说笑够了,毛泽东严肃起来:“沙家店这一仗确实打得不错,可以说是陕北战局的转折点,有决定性意义!我们最困难的时期已经过去了,用我们湖南话说,已经翻过山坳了!”他一句一个手势,一个手势赢得一片掌声,解放战争伟大的历史时刻就在掌声中凝固了。毛泽东让掌声响了两分钟之久,然后再按住,接着谈军事:“侧水侧敌,本是兵家所忌,而我们的彭老总指挥的西北野战军,短短三天时间,就消灭敌人一个师……”

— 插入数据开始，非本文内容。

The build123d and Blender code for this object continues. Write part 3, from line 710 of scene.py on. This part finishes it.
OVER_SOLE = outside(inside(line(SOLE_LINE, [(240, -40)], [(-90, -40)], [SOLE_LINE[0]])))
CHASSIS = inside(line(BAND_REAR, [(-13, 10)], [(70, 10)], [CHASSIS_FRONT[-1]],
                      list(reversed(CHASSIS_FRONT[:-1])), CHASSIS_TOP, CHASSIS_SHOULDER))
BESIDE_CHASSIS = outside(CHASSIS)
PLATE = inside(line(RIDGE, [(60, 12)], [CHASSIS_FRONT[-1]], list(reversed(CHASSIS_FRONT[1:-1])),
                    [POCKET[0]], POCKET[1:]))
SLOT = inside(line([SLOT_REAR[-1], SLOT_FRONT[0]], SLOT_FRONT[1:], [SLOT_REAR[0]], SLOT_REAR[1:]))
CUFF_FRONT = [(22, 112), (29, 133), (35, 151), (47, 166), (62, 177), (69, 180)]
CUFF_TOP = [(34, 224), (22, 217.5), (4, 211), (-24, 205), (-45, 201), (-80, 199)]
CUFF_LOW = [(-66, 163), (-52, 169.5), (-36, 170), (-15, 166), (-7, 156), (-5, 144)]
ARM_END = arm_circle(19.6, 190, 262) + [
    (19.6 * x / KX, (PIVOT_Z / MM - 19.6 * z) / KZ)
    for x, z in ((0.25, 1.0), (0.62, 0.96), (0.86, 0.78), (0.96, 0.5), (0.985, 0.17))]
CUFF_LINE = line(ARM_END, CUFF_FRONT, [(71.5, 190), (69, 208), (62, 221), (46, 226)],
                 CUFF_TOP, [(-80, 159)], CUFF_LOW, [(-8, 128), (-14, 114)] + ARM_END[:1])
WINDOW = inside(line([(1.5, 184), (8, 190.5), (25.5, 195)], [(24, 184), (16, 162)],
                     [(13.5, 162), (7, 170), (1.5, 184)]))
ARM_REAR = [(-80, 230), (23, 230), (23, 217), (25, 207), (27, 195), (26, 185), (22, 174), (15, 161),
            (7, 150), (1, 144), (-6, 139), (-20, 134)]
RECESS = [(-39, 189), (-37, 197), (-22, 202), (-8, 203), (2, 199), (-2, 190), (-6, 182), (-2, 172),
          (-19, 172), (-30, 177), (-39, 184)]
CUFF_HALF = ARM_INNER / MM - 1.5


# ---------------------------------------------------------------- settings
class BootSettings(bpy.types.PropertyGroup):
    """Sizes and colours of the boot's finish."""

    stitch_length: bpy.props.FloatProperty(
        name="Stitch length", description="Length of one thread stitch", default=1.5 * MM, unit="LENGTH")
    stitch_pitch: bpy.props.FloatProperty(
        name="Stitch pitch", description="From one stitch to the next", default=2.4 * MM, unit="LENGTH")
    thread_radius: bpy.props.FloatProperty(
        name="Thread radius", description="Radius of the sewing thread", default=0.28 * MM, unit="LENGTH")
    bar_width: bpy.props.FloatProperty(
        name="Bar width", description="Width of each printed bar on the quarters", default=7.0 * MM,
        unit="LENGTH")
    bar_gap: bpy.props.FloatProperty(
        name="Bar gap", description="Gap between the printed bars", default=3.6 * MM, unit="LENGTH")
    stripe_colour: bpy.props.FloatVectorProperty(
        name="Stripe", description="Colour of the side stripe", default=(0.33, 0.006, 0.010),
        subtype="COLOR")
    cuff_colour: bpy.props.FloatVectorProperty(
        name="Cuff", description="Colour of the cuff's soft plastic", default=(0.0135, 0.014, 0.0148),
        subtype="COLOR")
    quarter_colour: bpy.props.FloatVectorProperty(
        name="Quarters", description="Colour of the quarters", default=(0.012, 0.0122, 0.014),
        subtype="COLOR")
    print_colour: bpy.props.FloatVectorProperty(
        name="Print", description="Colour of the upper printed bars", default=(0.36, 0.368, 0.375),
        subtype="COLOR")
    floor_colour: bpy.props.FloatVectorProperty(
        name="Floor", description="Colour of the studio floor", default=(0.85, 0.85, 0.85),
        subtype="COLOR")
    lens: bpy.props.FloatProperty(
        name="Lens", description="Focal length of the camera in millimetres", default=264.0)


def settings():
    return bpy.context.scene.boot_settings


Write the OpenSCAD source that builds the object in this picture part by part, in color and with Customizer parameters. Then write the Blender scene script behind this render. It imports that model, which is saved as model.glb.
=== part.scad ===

彭德怀坐不住了,起身接替了毛泽东讲话的位置,说:“毛主席讲过坳了,这是对我们的鼓励。我们要真正过坳,还得多打几个胜仗!摆在我们面前的困难还很多,比方说粮食问题、解放战士的教育问题……”彭总扳着手指,一连数了七八个问题,把大家脸上的笑容全都数没了。这时候,毛泽东已经坐下来,掏出火柴点着一支烟。听到彭德怀历数问题,毛泽东忽又插嘴道:“现在我们要打出去,到胡宗南的家门口去打,不但要打,还要吃他的东西!”掌声忽又响起,迅速卷起浪潮。浪潮中,毛泽东带头笑了,周恩来跟着微笑,彭德怀也展开眉毛,笑出一脸深纹。